California’s Consumer Privacy Act of 2018 introduces personal data protection comparable to the GDPR at state level and will take effect on 1 January 2020.

California has become the first state to introduce privacy protection for individuals’ personal data comparable to that provided under the GDPR. The California Consumer Privacy Act of 2018 (‘CCPA’ or the ‘Act’), which takes effect on 1 January 2020, is a sweeping digital privacy law that creates new protections and rights for consumers’ personal data.

The CCPA will grant California consumers the following rights:

  • to know what personal information is being collected about them;
  • to know whether their personal information is sold or disclosed and to whom;
  • to say no to the sale of personal information;
  • to access their personal information;
  • to equal service and price, even if they exercise their privacy rights (e.g., businesses may presumably offer tiered pricing for goods and services, such as offering higher prices for increased privacy); and
  • in addition, to hold companies liable for data breaches.
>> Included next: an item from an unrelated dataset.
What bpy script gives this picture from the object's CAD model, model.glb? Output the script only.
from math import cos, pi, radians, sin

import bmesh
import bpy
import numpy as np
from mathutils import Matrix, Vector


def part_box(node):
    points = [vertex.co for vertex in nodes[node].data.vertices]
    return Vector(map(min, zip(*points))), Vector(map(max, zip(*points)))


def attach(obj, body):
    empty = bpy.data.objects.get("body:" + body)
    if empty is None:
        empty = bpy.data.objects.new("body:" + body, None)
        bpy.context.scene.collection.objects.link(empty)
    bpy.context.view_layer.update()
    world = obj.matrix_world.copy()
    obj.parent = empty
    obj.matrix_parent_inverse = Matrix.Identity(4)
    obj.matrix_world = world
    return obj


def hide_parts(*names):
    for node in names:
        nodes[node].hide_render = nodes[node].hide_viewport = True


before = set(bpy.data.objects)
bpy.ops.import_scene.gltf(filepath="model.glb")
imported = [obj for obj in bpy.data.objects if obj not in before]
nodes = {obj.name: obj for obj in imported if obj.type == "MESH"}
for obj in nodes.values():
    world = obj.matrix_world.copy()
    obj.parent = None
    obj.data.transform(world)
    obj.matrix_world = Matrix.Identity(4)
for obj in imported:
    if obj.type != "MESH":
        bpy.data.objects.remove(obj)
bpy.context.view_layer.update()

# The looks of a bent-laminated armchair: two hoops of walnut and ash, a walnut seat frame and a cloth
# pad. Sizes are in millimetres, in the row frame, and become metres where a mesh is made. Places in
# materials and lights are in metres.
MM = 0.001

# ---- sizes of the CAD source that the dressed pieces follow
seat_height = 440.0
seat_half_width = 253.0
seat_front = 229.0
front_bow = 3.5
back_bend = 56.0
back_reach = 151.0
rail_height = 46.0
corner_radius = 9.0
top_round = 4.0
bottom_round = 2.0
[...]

Efforts to amend the CCPA continue since its quick passage.

As amended, the CCPA defines ‘personal information’ much more broadly than other privacy statutes in the United States, including California’s own data breach notification statute, closely aligning with the GDPR’s definition of ‘personal information.’ Personal information under the CCPA includes:

‘information that identifies, relates to, describes, is reasonably capable of being associated with, or could be reasonably linked, directly or indirectly, with a particular consumer or household.’

This broad definition specifically includes:

‘internet or other electronic network activity information, including, but not limited to, browsing history, search history, and information regarding a consumer’s interaction with an internet website, application or advertisement.’
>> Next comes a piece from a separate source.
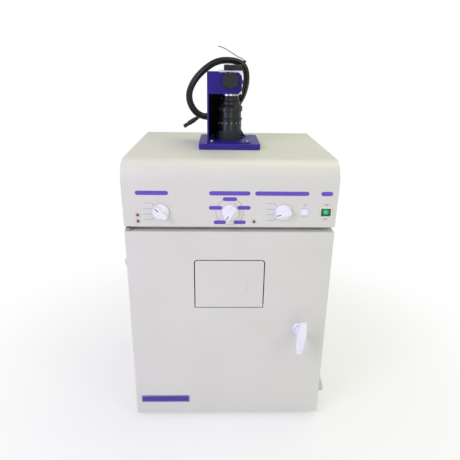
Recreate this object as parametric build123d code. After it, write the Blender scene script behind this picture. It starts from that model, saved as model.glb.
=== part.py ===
from build123d import *
import os
from math import atan, cos, pi, radians, sin, tan

# Gel documentation darkroom: a sheet-metal cabinet with a full-width door, a hood that
# carries the controls and the filter wheel, and a camera on a bracket on top.
# All sizes in millimetres. +X right, +Y to the back, +Z up, floor at Z = 0.

# Cabinet
WIDTH = 450.0
BODY_DEPTH = 370.6
SHEET = 1.5
SHEET_GAP = 0.3
RUNNING_GAP = 0.05
EDGE_RADIUS = 2.5
FRONT_FRAME = 22.0
MOUTH_CORNER = 5.0
TOP_FLANGE = 14.0
RAIL_LAP = 5.0
RAIL_HEIGHT = 12.0
CHEEK_GAP = 1.5
FOOT_HEIGHT = 15.0
FOOT_RADIUS = 12.0
FOOT_INSET = 32.0

# Door, a folded pan in front of the cabinet
DOOR_FRONT_Y = -175.0
DOOR_HEIGHT = 484.2
DOOR_DEPTH = 22.0
DOOR_SHEET = 1.2
DOOR_FLOOR_GAP = 1.0
DOOR_BACK_GAP = 3.0
DOOR_TOP_GAP = 9.8
GASKET_INSET = 9.0
GASKET_WIDTH = 9.0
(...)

Notably, since the CCPA covers ‘households’, this means it protects data even if the record does not contain a name nor relate to a single individual.

Additionally, the CCPA requires businesses to make disclosures about the information and the purposes for which it is used. Specifically, under the CCPA, California consumers now have the right to request a business to disclose:

  • the categories and specific pieces of personal information that it collects about the consumer;
  • the categories of sources from which that information is collected;
  • the business purposes for collecting or selling the information; and
  • the categories of third parties with which the information is shared.


Further, California consumers have the right to request deletion of their personal information, and businesses are required to delete upon receipt of a verified request, as specified. Notably, consumers may opt out of the sale of personal information by a business, and businesses are prohibited from selling the personal information of a consumer under 16 years of age, unless affirmatively authorised.

The CCPA applies to for-profit entities that conduct business in California and ‘collect consumers’ personal information, or on the behalf of which such information is collected and that alone, or jointly with others, determines the purposes and means of the processing of consumers’ personal information’ and either:

  • have more than USD 25,000,000 in gross revenues;
  • annually buy, receive, sell or share the personal information of 50,000 or more consumers; or
  • derive half or more of their annual revenues from selling consumers’ personal information.


Following amendments, the CCPA’s operative date remains unchanged, however, the enforcement action start date has been moved to either 1 July 2020 or six months after publication of the final regulations, whichever date is earlier.